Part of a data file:
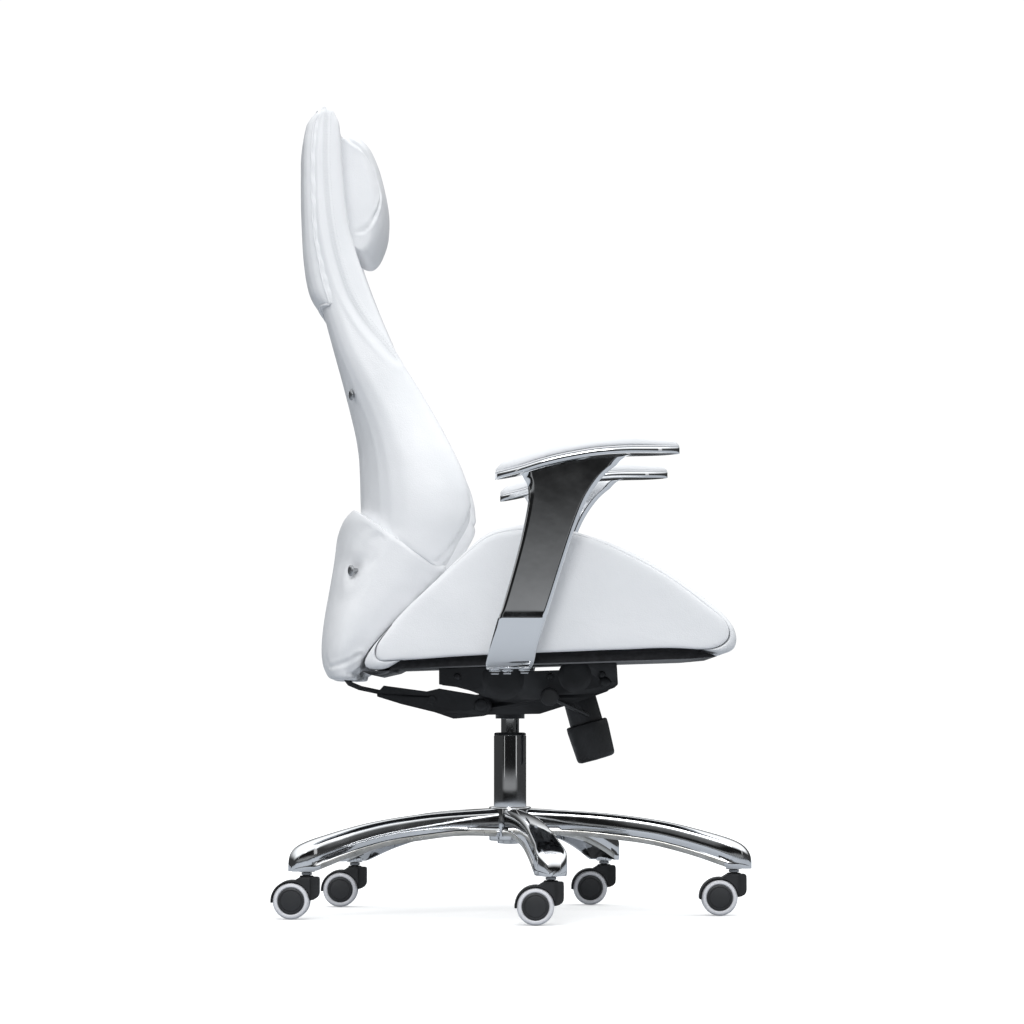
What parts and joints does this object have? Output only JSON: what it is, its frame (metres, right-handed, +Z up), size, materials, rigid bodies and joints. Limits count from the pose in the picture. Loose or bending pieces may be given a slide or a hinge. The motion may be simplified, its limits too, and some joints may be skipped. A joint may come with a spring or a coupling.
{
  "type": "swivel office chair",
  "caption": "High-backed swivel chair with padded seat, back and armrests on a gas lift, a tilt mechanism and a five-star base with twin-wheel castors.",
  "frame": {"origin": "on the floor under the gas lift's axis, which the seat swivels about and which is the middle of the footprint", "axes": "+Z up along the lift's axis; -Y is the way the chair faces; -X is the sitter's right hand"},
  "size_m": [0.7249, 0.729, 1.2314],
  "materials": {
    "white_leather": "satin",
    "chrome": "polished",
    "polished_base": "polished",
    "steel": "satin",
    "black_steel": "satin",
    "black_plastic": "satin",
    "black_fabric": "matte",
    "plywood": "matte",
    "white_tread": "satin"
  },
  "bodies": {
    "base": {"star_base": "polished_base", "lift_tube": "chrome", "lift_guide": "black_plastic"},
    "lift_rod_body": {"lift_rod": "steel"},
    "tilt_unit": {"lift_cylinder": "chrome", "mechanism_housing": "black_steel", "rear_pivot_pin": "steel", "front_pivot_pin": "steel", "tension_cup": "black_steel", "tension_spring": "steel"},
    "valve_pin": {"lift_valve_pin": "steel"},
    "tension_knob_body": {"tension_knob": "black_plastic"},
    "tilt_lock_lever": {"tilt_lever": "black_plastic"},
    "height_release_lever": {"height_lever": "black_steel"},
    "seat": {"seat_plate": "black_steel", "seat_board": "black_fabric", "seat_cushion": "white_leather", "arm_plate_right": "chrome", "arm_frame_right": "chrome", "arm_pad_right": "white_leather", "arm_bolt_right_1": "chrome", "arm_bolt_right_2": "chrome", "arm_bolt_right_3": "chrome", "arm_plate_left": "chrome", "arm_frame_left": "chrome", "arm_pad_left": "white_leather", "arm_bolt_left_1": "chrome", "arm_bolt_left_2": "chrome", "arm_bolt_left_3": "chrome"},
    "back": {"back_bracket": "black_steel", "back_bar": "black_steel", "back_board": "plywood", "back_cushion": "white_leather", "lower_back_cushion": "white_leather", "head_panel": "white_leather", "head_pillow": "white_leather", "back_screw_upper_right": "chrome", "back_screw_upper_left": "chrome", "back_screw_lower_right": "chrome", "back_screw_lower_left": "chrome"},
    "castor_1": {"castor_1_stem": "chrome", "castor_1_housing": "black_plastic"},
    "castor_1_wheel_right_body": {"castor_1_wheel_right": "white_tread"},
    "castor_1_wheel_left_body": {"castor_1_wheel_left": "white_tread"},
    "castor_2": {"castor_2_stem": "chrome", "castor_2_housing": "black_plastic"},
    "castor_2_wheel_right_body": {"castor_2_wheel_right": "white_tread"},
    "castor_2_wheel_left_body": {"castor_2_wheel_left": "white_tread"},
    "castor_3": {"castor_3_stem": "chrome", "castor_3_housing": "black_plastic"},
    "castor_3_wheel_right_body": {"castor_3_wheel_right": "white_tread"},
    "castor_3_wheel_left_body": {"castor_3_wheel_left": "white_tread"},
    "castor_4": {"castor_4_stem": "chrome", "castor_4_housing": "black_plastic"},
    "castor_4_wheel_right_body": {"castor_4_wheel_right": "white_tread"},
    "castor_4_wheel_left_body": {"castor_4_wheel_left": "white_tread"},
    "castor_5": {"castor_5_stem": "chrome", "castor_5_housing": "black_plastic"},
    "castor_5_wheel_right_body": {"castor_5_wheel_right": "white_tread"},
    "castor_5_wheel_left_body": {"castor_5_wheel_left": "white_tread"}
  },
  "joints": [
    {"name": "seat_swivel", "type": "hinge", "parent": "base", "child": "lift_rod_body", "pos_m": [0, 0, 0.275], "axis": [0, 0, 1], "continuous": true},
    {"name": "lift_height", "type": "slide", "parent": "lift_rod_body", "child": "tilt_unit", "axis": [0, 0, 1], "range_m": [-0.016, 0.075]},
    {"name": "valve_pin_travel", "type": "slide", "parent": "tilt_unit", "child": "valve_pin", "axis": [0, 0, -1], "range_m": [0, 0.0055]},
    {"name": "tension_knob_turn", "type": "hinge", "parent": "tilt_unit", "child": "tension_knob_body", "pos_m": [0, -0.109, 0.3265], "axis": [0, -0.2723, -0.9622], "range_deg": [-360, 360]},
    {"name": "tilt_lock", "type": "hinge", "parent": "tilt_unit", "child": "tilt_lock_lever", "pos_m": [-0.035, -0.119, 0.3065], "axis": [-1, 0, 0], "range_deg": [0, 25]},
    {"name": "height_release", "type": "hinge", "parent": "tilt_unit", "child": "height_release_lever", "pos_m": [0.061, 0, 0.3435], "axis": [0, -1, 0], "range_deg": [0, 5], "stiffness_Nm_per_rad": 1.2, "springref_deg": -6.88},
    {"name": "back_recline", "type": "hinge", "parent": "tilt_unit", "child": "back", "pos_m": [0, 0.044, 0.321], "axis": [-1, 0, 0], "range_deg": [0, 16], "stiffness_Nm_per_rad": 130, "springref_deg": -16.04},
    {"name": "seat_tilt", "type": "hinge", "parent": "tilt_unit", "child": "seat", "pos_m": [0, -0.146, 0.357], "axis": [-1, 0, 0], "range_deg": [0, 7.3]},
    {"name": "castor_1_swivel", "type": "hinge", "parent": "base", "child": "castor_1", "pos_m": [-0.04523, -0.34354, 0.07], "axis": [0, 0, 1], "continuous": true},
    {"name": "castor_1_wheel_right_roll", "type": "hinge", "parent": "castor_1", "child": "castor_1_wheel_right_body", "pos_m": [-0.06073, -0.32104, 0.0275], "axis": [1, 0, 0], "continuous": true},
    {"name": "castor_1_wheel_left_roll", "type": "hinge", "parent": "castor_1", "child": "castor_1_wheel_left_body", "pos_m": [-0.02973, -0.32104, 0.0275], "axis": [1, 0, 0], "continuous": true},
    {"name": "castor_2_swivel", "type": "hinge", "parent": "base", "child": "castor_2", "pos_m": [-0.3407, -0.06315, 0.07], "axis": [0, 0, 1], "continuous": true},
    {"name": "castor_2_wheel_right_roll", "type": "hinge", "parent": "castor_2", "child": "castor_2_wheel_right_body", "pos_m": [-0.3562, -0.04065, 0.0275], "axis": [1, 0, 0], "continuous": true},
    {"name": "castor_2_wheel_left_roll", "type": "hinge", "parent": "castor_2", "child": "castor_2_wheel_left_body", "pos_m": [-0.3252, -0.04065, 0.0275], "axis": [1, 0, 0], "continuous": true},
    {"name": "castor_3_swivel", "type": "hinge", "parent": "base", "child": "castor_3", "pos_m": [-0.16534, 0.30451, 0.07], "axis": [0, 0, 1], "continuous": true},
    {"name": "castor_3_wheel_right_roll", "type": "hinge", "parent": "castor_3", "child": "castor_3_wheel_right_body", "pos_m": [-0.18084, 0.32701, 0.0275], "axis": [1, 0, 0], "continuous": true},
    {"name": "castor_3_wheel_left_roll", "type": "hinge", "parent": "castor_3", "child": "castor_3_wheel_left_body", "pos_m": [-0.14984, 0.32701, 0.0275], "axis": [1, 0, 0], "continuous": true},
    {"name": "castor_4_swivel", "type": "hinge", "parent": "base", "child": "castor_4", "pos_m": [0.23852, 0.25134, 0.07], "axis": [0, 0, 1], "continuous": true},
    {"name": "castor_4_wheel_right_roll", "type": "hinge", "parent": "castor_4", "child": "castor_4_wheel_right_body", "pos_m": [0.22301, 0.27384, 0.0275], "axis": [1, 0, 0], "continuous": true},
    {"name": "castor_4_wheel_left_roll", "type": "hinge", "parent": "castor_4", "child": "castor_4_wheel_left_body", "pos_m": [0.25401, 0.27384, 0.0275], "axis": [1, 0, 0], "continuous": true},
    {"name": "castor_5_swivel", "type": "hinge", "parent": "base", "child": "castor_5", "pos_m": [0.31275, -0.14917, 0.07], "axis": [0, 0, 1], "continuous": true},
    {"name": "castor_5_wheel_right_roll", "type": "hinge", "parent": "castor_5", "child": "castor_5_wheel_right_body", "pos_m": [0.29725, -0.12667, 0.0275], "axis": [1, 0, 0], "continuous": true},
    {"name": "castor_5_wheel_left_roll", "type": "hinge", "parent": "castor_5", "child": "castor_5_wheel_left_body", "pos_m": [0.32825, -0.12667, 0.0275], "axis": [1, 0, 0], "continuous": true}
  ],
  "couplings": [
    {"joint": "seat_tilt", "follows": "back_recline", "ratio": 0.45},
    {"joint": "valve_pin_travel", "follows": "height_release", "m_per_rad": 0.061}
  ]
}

---

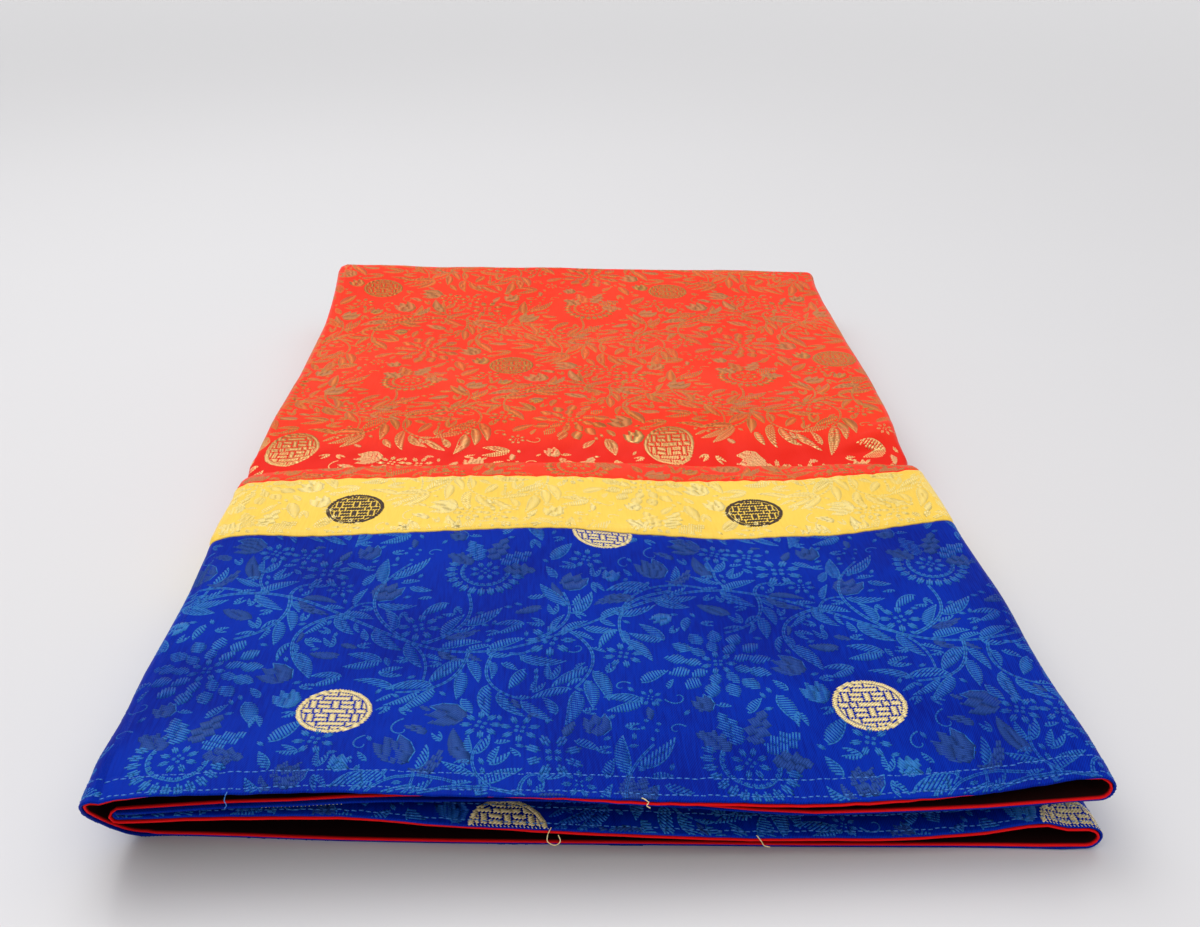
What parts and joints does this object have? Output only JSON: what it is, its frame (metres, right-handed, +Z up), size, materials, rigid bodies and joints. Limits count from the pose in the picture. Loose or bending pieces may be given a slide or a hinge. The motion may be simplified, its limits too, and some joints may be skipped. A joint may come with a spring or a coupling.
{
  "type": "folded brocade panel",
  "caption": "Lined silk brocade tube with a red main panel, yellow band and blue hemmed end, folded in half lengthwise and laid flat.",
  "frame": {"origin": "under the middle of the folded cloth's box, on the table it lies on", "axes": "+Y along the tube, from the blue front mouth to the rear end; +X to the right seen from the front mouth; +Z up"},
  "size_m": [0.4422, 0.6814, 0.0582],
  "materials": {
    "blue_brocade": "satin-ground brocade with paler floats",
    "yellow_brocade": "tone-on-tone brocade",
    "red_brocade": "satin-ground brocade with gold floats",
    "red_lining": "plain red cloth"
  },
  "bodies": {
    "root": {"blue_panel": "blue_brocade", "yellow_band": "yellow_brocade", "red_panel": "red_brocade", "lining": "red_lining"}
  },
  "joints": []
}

* [Requirements]
Show every line that contains the word "slide".

* [Response below]
What parts and joints does this object have? Output only JSON: what it is, its frame (metres, right-handed, +Z up), size, materials, rigid bodies and joints. Limits count from the pose in the picture. Loose or bending pieces may be given a slide or a hinge. The motion may be simplified, its limits too, and some joints may be skipped. A joint may come with a spring or a coupling.
    {"name": "lift_height", "type": "slide", "parent": "lift_rod_body", "child": "tilt_unit", "axis": [0, 0, 1], "range_m": [-0.016, 0.075]},
    {"name": "valve_pin_travel", "type": "slide", "parent": "tilt_unit", "child": "valve_pin", "axis": [0, 0, -1], "range_m": [0, 0.0055]},
What parts and joints does this object have? Output only JSON: what it is, its frame (metres, right-handed, +Z up), size, materials, rigid bodies and joints. Limits count from the pose in the picture. Loose or bending pieces may be given a slide or a hinge. The motion may be simplified, its limits too, and some joints may be skipped. A joint may come with a spring or a coupling.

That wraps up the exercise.